▸ **Dataset section**
....

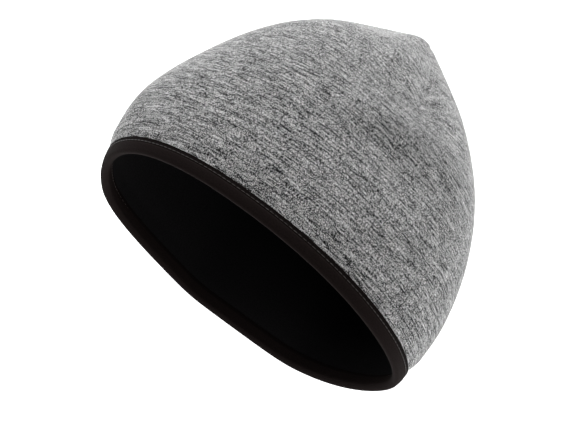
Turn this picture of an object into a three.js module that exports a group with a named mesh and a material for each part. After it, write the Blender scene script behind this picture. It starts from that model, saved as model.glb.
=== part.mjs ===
// Reversible beanie: a marl jersey shell, a dark lining inside it and a dark band bound over both rims.
// Millimetres, +Z up. The hat lies on its side, with its opening towards -Y and its peak towards +Y.
// Angles run around the hat from its back (+X, 0 degrees) over its upper side (90) to its front (180).
import * as THREE from 'three';

// Cloth
const SHELL_WALL = 1.2;
const LINING_WALL = 1.0;
const BAND_WALL = 1.0;
const LAYER_GAP = 0.3;
const BAND_WIDTH = 7.5;
const LIP_DEPTH = 2.15;
const LIP_LEAN = 0.35;
const SEAM_PULL = LAYER_GAP + BAND_WALL;
const SEAM_PULL_FADES_AT = 0.1;

// Where the hat lies on the floor
const AXIS_HEIGHT = 68;
const REST_ALONG = 55;
const FLOOR_SOFTNESS = 4;
const PEAK_SHIFT = 4;

// How far the rim's outline stands out from an ellipse halfway between its axes, as a share of its reach
const FULLNESS = { top: 0.03, front: -0.048, back: -0.03 };
const FULLNESS_FADES_AT = 0.6;

// Where the rim's edge is drawn in towards the peak, a row for each stretch of it
const DRAWN_IN = table(
  ['around', 'spread', 'depth'],
  [
    [238, 50, 3.3],
    [108, 58, 2.6],
    [349, 33, 5.8],
  ],
);
const DRAWN_IN_FADES_AT = 0.3;

// Mesh density
const DIVISIONS = 56;
const BAND_ROWS = 3;
const BODY_ROWS = 16;

function table(columns, rows) {
  return rows.map((row) => Object.fromEntries(columns.map((name, i) => [name, row[i]])));
}

// One row for each section of the hat, from its rim to its peak: the share of the way, the distance
// along the hat's axis, and how far the cloth stands off the axis at the front, back, top and underside
const SECTIONS = table(
  ['share', 'along', 'front', 'back', 'top', 'under'],
  [
    [0.00, 0.0, 91.0, 114.5, 88.0, 73.5],
    [0.10, 20.5, 100.0, 116.0, 88.0, 75.0],
    [0.25, 51.0, 105.5, 113.5, 87.5, 76.5],
    [0.42, 86.0, 98.0, 103.0, 83.5, 73.0],
    [0.58, 119.0, 84.0, 85.0, 73.5, 62.5],
    [0.72, 148.0, 62.5, 59.5, 57.5, 49.0],
    [0.84, 170.5, 35.5, 31.0, 36.5, 31.5],
    [0.93, 184.0, 14.5, 10.5, 18.0, 16.0],
    [1.00, 191.0, 0.0, 0.0, 0.0, 0.0],
  ],
);

// One row for each fold, dent and dart: where its middle is, how far it reaches around the hat and along
// it, how much its share grows with each degree around, and its depth, below 0 for a dent
const FOLDS = table(
  ['name', 'around', 'share', 'reach_around', 'reach_along', 'slant', 'depth'],
  [
    ['dart_end_dimple', 60, 0.37, 22, 0.090, 0, -3.6],
    ['ridge_over_the_dimple', 60, 0.475, 25, 0.050, -0.0019, 2.9],
    ['back_dart', 59, 0.72, 5, 0.200, 0, -0.9],
    ['front_dart', 108, 0.80, 14, 0.080, 0, -2.2],
    ['front_swell', 136, 0.64, 26, 0.130, 0, 1.4],
    ['peak_swell', 80, 0.90, 36, 0.060, 0, 2.2],
  ],
);

const EDGE = 1e-4;
const PROBE = 1e-3;

function radians(degrees) {
  return (degrees * Math.PI) / 180;
}

function smooth(x) {
  const t = Math.min(Math.max(x, 0), 1);
  return t * t * (3 - 2 * t);
}

// Degrees from one angle to another, between -180 and 180
function turn(angle, degrees) {
  const full = 2 * Math.PI;
  const raw = angle - radians(degrees) + Math.PI;
  return ((raw - full * Math.floor(raw / full) - Math.PI) * 180) / Math.PI;
}

// A column of the section table at any share, as a smooth curve through its rows.
// Past the peak the widths turn over to the other side and the distance along the axis comes back.
function column(name, share) {
  const last = SECTIONS.length - 1;
  let i = 0;
  while (i < last - 1 && share >= SECTIONS[i + 1].share) i += 1;
  const mirrored = name === 'along' ? 1 : -1;
  const first = SECTIONS[0];
  const second = SECTIONS[1];
  const beforePeak = SECTIONS[last - 1];
  const row = (k) => {
    if (k < 0) return { at: 2 * first.share - second.share, value: 2 * first[name] - second[name] };
    if (k > last) return { at: 2 - beforePeak.share, value: mirrored * beforePeak[name] };
    return { at: SECTIONS[k].share, value: SECTIONS[k][name] };
  };
  const [a, b, c, d] = [row(i - 1), row(i), row(i + 1), row(i + 2)];
  const span = c.at - b.at;
  const t = (share - b.at) / span;
  const leave = ((c.value - a.value) / (c.at - a.at)) * span;
  const arrive = ((d.value - b.value) / (d.at - b.at)) * span;
  return (
    (2 * t ** 3 - 3 * t ** 2 + 1) * b.value +
    (t ** 3 - 2 * t ** 2 + t) * leave +
    (3 * t ** 2 - 2 * t ** 3) * c.value +
    (t ** 3 - t ** 2) * arrive
  );
}

// Share at which the band ends on the cloth
function bandShare() {
  let share = 0;
  while (column('along', share) < BAND_WIDTH) share += 0.0005;
  return share;
}

const BAND_END = bandShare();

// Height after the floor has pushed the cloth up, with a soft bend into the flat patch
function pressed(height) {
  if (height > FLOOR_SOFTNESS) return height;
  if (height < -FLOOR_SOFTNESS) return 0;
  return (height + FLOOR_SOFTNESS) ** 2 / (4 * FLOOR_SOFTNESS);
}

// How far the rim's edge is drawn in at an angle
function drawnIn(angle) {
  return DRAWN_IN.reduce(
    (sum, { around, spread, depth }) => sum + depth * Math.exp(-((turn(angle, around) / spread) ** 2)),
    0,
  );
}

// The shell's outer skin, without its folds
function skin(share, angle) {
  const across = Math.cos(angle);
  const up = Math.sin(angle);
  const side = up > 0 ? 'top' : across > 0 ? 'back' : 'front';
  const fullness = FULLNESS[side] * smooth(1 - share / FULLNESS_FADES_AT);
  const reach = 1 + fullness * (2 * across * up) ** 2;
  const width = column(across > 0 ? 'back' : 'front', share);
  const height = column(up > 0 ? 'top' : 'under', share);
  return new THREE.Vector3(
    PEAK_SHIFT * share ** 1.5 + width * across * reach,
    column('along', share) - REST_ALONG + drawnIn(angle) * smooth(1 - share / DRAWN_IN_FADES_AT),
    pressed(AXIS_HEIGHT + height * up * reach),
  );
}

// How far the folds move the cloth outwards
function folded(share, angle) {
  return FOLDS.reduce((sum, fold) => {
    const around = turn(angle, fold.around);
    const along = share - fold.share - fold.slant * around;
    const fade = (around / fold.reach_around) ** 2 + (along / fold.reach_along) ** 2;
    return sum + fold.depth * Math.exp(-fade);
  }, 0);
}

// How far the binding draws the cloth in, so that the band lies flush with the shell above it
function pulled(share) {
  return SEAM_PULL * smooth((SEAM_PULL_FADES_AT - share) / (SEAM_PULL_FADES_AT - BAND_END));
}

// A point of the cloth, a distance outwards from the shell's outer skin. Folds fade out at the floor.
function cloth(share, angle, outwards) {
  const s = Math.min(share, 1 - EDGE);
  const point = skin(s, angle);
  const around = skin(s, angle + PROBE).sub(skin(s, angle - PROBE));
  const along = skin(Math.min(s + PROBE, 1), angle).sub(skin(Math.max(s - PROBE, 0), angle));
  const normal = along.cross(around).normalize();
  const free = smooth(1 + normal.z);
  return point.addScaledVector(normal, outwards + folded(s, angle) * free - pulled(s));
}

// The cloth's way out of the hat at its rim
function rimwards(angle) {
  return skin(0, angle).sub(skin(2 * PROBE, angle)).normalize();
}

const ANGLES = Array.from({ length: DIVISIONS }, (_, i) => (2 * Math.PI * i) / DIVISIONS);

const ROWS = [
  ...Array.from({ length: BAND_ROWS }, (_, i) => (BAND_END * i) / BAND_ROWS),
  ...Array.from({ length: BODY_ROWS }, (_, i) => {
    const t = i / BODY_ROWS;
    return BAND_END + (1 - BAND_END) * (1 - (1 - t) ** 1.25);
  }),
];

// A closed surface from rings of points, each ring the same length. The rings follow each other so that
// the faces point outwards, and every face is split along the same diagonal of the cloth on both of its
// skins, so that thin layers stay parallel. Caps close the first and last ring; without them the ends join.
function ringSurface(rings, caps) {
  const count = DIVISIONS;
  const positions = rings.flatMap(({ points }) => points.flatMap((p) => [p.x, p.y, p.z]));
  const index = [];
  const strips = caps.length ? rings.length - 1 : rings.length;
  for (let r = 0; r < strips; r += 1) {
    const after = (r + 1) % rings.length;
    const here = r * count;
    const next = after * count;
    const towardsPeak = rings[after].share > rings[r].share;
    for (let i = 0; i < count; i += 1) {
      const j = (i + 1) % count;
      if (towardsPeak) index.push(here + i, next + j, here + j, here + i, next + i, next + j);
      else index.push(here + i, next + i, here + j, here + j, next + i, next + j);
    }
  }
  caps.forEach(({ ringIndex, point, inwards }) => {
    const tip = positions.length / 3;
    positions.push(point.x, point.y, point.z);
    for (let i = 0; i < count; i += 1) {
      const a = ringIndex * count + i;
      const b = ringIndex * count + ((i + 1) % count);
      index.push(...(inwards ? [a, b, tip] : [b, a, tip]));
    }
  });
  const geometry = new THREE.BufferGeometry();
  geometry.setAttribute('position', new THREE.Float32BufferAttribute(positions, 3));
  geometry.setIndex(index);
  geometry.computeVertexNormals();
  return geometry;
}

function ring(share, outwards) {
  return { share, points: ANGLES.map((angle) => cloth(share, angle, outwards)) };
}

function peak(outwards) {
  const { points } = ring(1, outwards);
  return points.reduce((total, p) => total.add(p), new THREE.Vector3()).divideScalar(points.length);
}

// A cup of cloth between two distances from the shell's outer skin, open at the rim
function cup(outer, inner) {
  const inside = [...ROWS].reverse().map((share) => ring(share, inner));
  const outside = ROWS.map((share) => ring(share, outer));
  const rings = [...inside, ...outside];
  return ringSurface(rings, [
    { ringIndex: 0, point: peak(inner), inwards: true },
    { ringIndex: rings.length - 1, point: peak(outer), inwards: false },
  ]);
}

// The folded strip over both rims: around the lip, along the outer arm and back, then the inner arm.
// The lip is half an ellipse that leans towards its outer face.
function binding(outer, inner) {
  const arm = [...ROWS.slice(0, BAND_ROWS), BAND_END];
  const armBack = [...arm].reverse();
  const middle = (outer + inner) / 2;
  const radius = (outer - inner) / 2;
  const past = (outwards, distance) => ({
    share: 0,
    points: ANGLES.map((angle) => cloth(0, angle, outwards).addScaledVector(rimwards(angle), distance)),
  });
  const lip = [150, 125, 100, 75, 50, 25].map((degrees) => {
    const across = Math.cos(radians(degrees));
    const depth = LIP_DEPTH * Math.sin(radians(degrees)) * (1 + LIP_LEAN * across);
    return past(middle + radius * across, depth);
  });
  return ringSurface(
    [
      ...lip,
      ...arm.map((share) => ring(share, outer)),
      ...armBack.map((share) => ring(share, outer - BAND_WALL)),
      past(outer - BAND_WALL, LAYER_GAP),
      past(inner + BAND_WALL, LAYER_GAP),
      ...arm.map((share) => ring(share, inner + BAND_WALL)),
      ...armBack.map((share) => ring(share, inner)),
    ],
    [],
  );
}

function piece(name, geometry, look) {
  const mesh = new THREE.Mesh(geometry, new THREE.MeshStandardMaterial(look));
  mesh.name = name;
  return mesh;
}

const liningOuter = -(SHELL_WALL + LAYER_GAP);
const liningInner = liningOuter - LINING_WALL;
const armReach = LAYER_GAP + BAND_WALL;

const marlJersey = { color: '#8a8a8a', roughness: 0.95, metalness: 0 };
const darkLining = { color: '#0b0a0a', roughness: 0.95, metalness: 0 };
const darkBand = { color: '#1d1918', roughness: 0.9, metalness: 0 };

const beanie = new THREE.Group();
beanie.name = 'reversible_beanie';
beanie.add(
  piece('shell', cup(0, -SHELL_WALL), marlJersey),
  piece('lining', cup(liningOuter, liningInner), darkLining),
  piece('rim_band', binding(armReach, liningInner - armReach), darkBand),
);

export default beanie;
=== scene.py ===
"""Reversible beanie on a pale studio floor: marl jersey shell, dark lining and a band bound over both rims.

The hat lies on its side with its opening towards -Y and its peak towards +Y. Angles run around the hat from
its back (+X, 0 degrees) over its upper side (90) to its front (180); a share runs from the rim (0) to the
peak (1). Shapes are worked out in millimetres and meshes are made in metres.
"""

import bpy
import numpy as np
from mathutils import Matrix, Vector


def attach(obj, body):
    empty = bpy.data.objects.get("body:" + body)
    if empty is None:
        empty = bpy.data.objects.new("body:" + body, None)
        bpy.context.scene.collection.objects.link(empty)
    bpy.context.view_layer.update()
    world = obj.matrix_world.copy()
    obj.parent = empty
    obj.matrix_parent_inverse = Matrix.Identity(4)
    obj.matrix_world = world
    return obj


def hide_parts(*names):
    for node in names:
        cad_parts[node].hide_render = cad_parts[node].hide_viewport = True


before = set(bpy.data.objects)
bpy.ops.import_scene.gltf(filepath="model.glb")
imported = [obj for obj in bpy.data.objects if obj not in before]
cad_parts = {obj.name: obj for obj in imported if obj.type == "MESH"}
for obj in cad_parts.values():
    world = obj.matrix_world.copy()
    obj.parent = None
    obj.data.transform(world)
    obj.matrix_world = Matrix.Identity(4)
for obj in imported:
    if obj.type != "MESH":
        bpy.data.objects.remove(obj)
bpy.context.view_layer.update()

bl_info = {
    "name": "Reversible beanie",
    "version": (1, 0, 0),
    "blender": (4, 5, 0),
    "location": "View3D > Sidebar > Beanie",
    "description": "Builds a reversible jersey beanie, its bound band and a studio around it",
    "category": "Add Mesh",
}

MM = 0.001
BODY = "root"

# The hat's sections, a row for each: share of the way from rim to peak, distance along the hat's axis, and
# how far the cloth stands off the axis at the front, back, top and underside
SECTION_COLUMNS = ("share", "along", "front", "back", "top", "under")
SECTIONS = np.array([
    (0.00, 0.0, 91.0, 114.5, 88.0, 73.5),
    (0.10, 20.5, 100.0, 116.0, 88.0, 75.0),
    (0.25, 51.0, 105.5, 113.5, 87.5, 76.5),
    (0.42, 86.0, 98.0, 103.0, 83.5, 73.0),
    (0.58, 119.0, 84.0, 85.0, 73.5, 62.5),
    (0.72, 148.0, 62.5, 59.5, 57.5, 49.0),
    (0.84, 170.5, 35.5, 31.0, 36.5, 31.5),
    (0.93, 184.0, 14.5, 10.5, 18.0, 16.0),
    (1.00, 191.0, 0.0, 0.0, 0.0, 0.0),
])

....

From the listing above, output exactly the run of lines that starts with the line containing "const liningOuter = -(SHELL_WALL" and ends with the line containing "obj.data.transform(world)".

const liningOuter = -(SHELL_WALL + LAYER_GAP);
const liningInner = liningOuter - LINING_WALL;
const armReach = LAYER_GAP + BAND_WALL;

const marlJersey = { color: '#8a8a8a', roughness: 0.95, metalness: 0 };
const darkLining = { color: '#0b0a0a', roughness: 0.95, metalness: 0 };
const darkBand = { color: '#1d1918', roughness: 0.9, metalness: 0 };

const beanie = new THREE.Group();
beanie.name = 'reversible_beanie';
beanie.add(
  piece('shell', cup(0, -SHELL_WALL), marlJersey),
  piece('lining', cup(liningOuter, liningInner), darkLining),
  piece('rim_band', binding(armReach, liningInner - armReach), darkBand),
);

export default beanie;
=== scene.py ===
"""Reversible beanie on a pale studio floor: marl jersey shell, dark lining and a band bound over both rims.

The hat lies on its side with its opening towards -Y and its peak towards +Y. Angles run around the hat from
its back (+X, 0 degrees) over its upper side (90) to its front (180); a share runs from the rim (0) to the
peak (1). Shapes are worked out in millimetres and meshes are made in metres.
"""

import bpy
import numpy as np
from mathutils import Matrix, Vector


def attach(obj, body):
    empty = bpy.data.objects.get("body:" + body)
    if empty is None:
        empty = bpy.data.objects.new("body:" + body, None)
        bpy.context.scene.collection.objects.link(empty)
    bpy.context.view_layer.update()
    world = obj.matrix_world.copy()
    obj.parent = empty
    obj.matrix_parent_inverse = Matrix.Identity(4)
    obj.matrix_world = world
    return obj


def hide_parts(*names):
    for node in names:
        cad_parts[node].hide_render = cad_parts[node].hide_viewport = True


before = set(bpy.data.objects)
bpy.ops.import_scene.gltf(filepath="model.glb")
imported = [obj for obj in bpy.data.objects if obj not in before]
cad_parts = {obj.name: obj for obj in imported if obj.type == "MESH"}
for obj in cad_parts.values():
    world = obj.matrix_world.copy()
    obj.parent = None
    obj.data.transform(world)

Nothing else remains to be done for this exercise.